As a follow up to my article about the most important step I want to talk more about why good business understanding is the most crucial part in developing a solution.

Clarifying the business needs has some immediate advantages:

  • It guarantees that we answer the right question
  • It makes it easier to present the solutions in the same language that business people speak and understand well
  • It ultimately makes it easier to get stakeholder buy-in

The success of Data Science is coupled with how much stakeholder buy-in exists for Data-related solutions. They often cannot tell the difference between a good and a bad technical implementation of a model, but they can tell the difference between good and a bad business understanding of the presenter. It’s easier for them to trust your results, if they feel like you understand the business.

Cut down tree
"If I only had an hour to chop down a tree, I would spend the first 45 minutes sharpening my axe."
- Lincoln, who would've been a very slow lumberjack or developer

Even from a technical perspective, it is important that all goals are aligned (algorithm <-> business question <-> KPI of departement/how success of the departement is measured).

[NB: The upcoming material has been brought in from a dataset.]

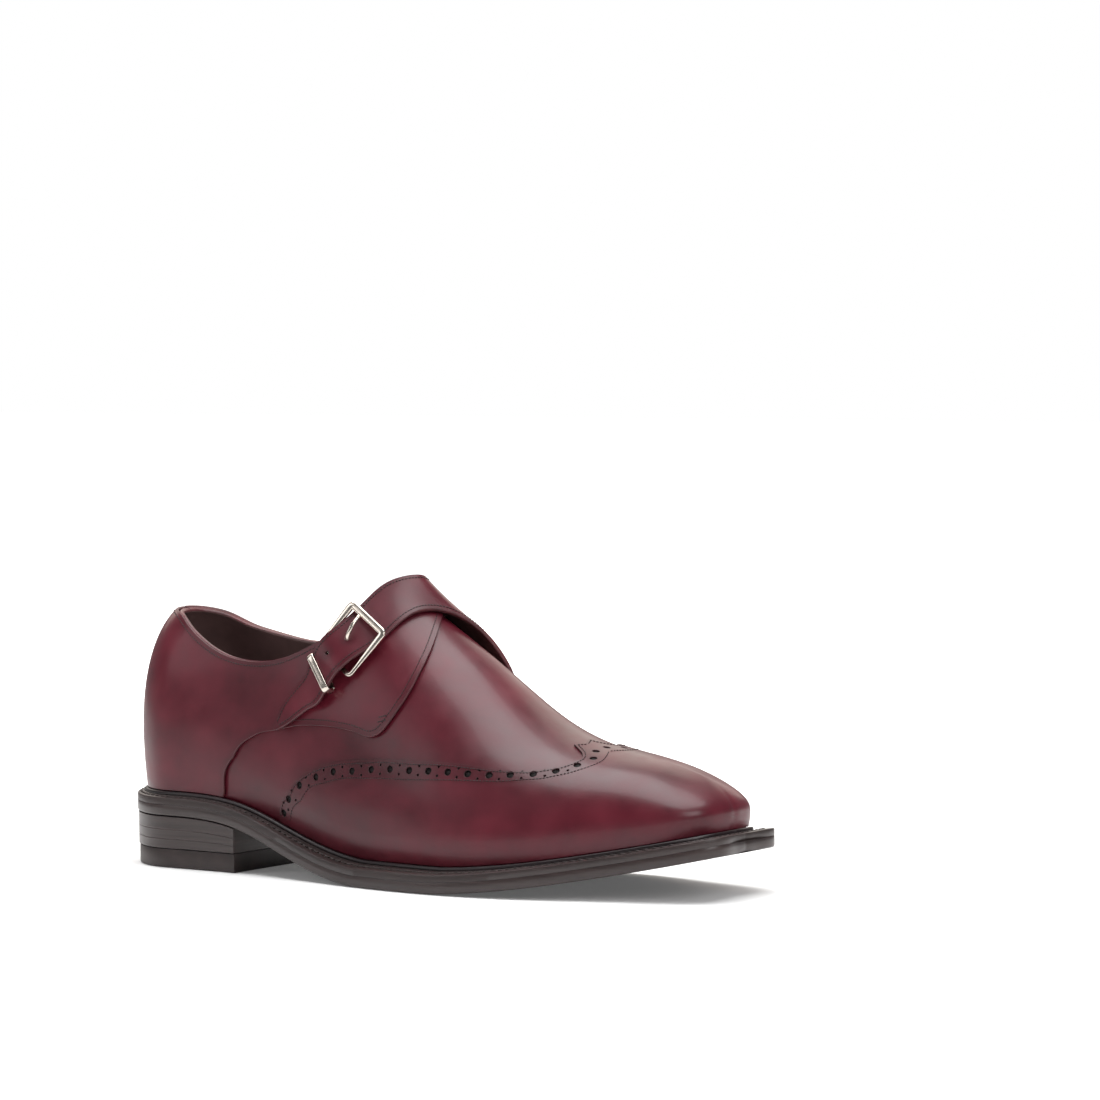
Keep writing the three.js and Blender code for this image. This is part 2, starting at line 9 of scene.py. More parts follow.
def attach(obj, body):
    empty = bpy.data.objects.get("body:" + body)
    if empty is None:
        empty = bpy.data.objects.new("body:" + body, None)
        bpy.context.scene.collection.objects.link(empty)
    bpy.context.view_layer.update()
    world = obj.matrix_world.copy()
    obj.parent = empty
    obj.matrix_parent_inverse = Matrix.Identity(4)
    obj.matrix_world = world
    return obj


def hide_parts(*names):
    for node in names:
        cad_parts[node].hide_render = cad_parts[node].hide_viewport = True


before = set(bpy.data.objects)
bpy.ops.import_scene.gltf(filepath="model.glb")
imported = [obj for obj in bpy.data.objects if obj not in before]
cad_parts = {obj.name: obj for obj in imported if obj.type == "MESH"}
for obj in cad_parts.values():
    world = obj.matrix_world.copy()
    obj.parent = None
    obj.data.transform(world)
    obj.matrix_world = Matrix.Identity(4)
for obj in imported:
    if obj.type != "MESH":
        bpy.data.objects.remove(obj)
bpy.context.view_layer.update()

bl_info = {
    "name": "Monk strap shoe",
    "version": (1, 0, 0),
    "blender": (4, 5, 0),
    "location": "3D View > Sidebar > Shoe",
    "description": "Builds the leather, metal and stage of a wing cap monk strap shoe",
    "category": "Object",
}

# ---------------------------------------------------------------- the last, in millimetres
# The tables measure x from the back of the heel; place() moves points to the row frame in metres.
CENTRE = np.array([152.7, -3.9, 0.0])
METRES = 0.001
UPPER_WALL = 2.2
QUARTER_WALL = 1.5
STRAP_WALL = 2.0
CAP_WALL = 1.0
GAP = 0.3
OUTSOLE_THICK = 4.7
FEATHER_RISE = 9.5
FOOT_LIFT = 1.3
TOP_LIFT_THICK = 8.0
HEEL_BREAST_X = 70.0
TOE_FALL = 0.4
WIDEST_SHARE = 0.25
COLLAR_STEP = 0.8
QUARTER_FACE = GAP + QUARTER_WALL

# x, height of the outsole's underside
GROUND = [
    (-5, 23.4), (0, 23), (40, 22.2), (70, 19.2), (95, 11.2), (118, 4), (140, 0.2), (155, -0.4),
    (175, -0.4), (190, 0.3), (215, 2.6), (245, 7), (275, 12.4), (304, 18.4), (312, 20.2),
]

# spine x, heading, outer reach, inner reach of the sole's edge
SOLE = [
    (34, 180, 34, 34), (34, 150, 33.8, 33.8), (34, 120, 33, 33), (36, 90, 33, 33),
    (62, 90, 34.6, 33), (90, 90, 38.6, 30.5), (120, 90, 45.5, 30.5), (150, 90, 52.5, 35.5),
    (180, 90, 56.6, 43.5), (205, 90, 56.2, 48.5), (230, 90, 51.8, 48), (255, 90, 43.6, 41.8),
    (272, 90, 38.2, 37.2), (280, 66, 34.2, 34.2), (282, 42, 31, 30), (282, 20, 23.8, 23.4),
    (282, 0, 21.4, 21.4),
]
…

Understanding the business has a big impact on the implementation:

  • Stating success criteria: When is the solution good enough, how does it translate to business value, comparison to a benchmark possible?
  • Defining guard rail metrics - metrics that should not be effected negatively while testing/using the model
  • Loss function: Business Impact of False Positives vs False Negatives, how much deviation is bad, what general metrics fit the business intuition the best?
  • Whatever metric we focus on, will the focus on this metric lead to unwanted incentives? (Goodhart’s Law)
  • Human-in-the-loop: How can human interaction overwrite the model if necessary? Is it even necessary?
  • Look at available data: Which data do I need for it? (Business knowledge useful/ business person can help)
  • Which data is available and are there any special things to consider? (Data Anaylsts know a lot about data, data engineers know about potential quirks in etl-pipeline

If all of this is handled well, you can in theory create almost the entire final presentation before having trained any model or written any line of code! A general outline usually looks like this:

  1. State business problem
  2. How are we trying to solve it? (Mapping business problems to quantifiable statistics / KPI for model/analysis, how a model will be deployed to solve it)
  3. Assumptions we made along the way (different kinds of loss in classification, data assumptions, missing important variables etc.)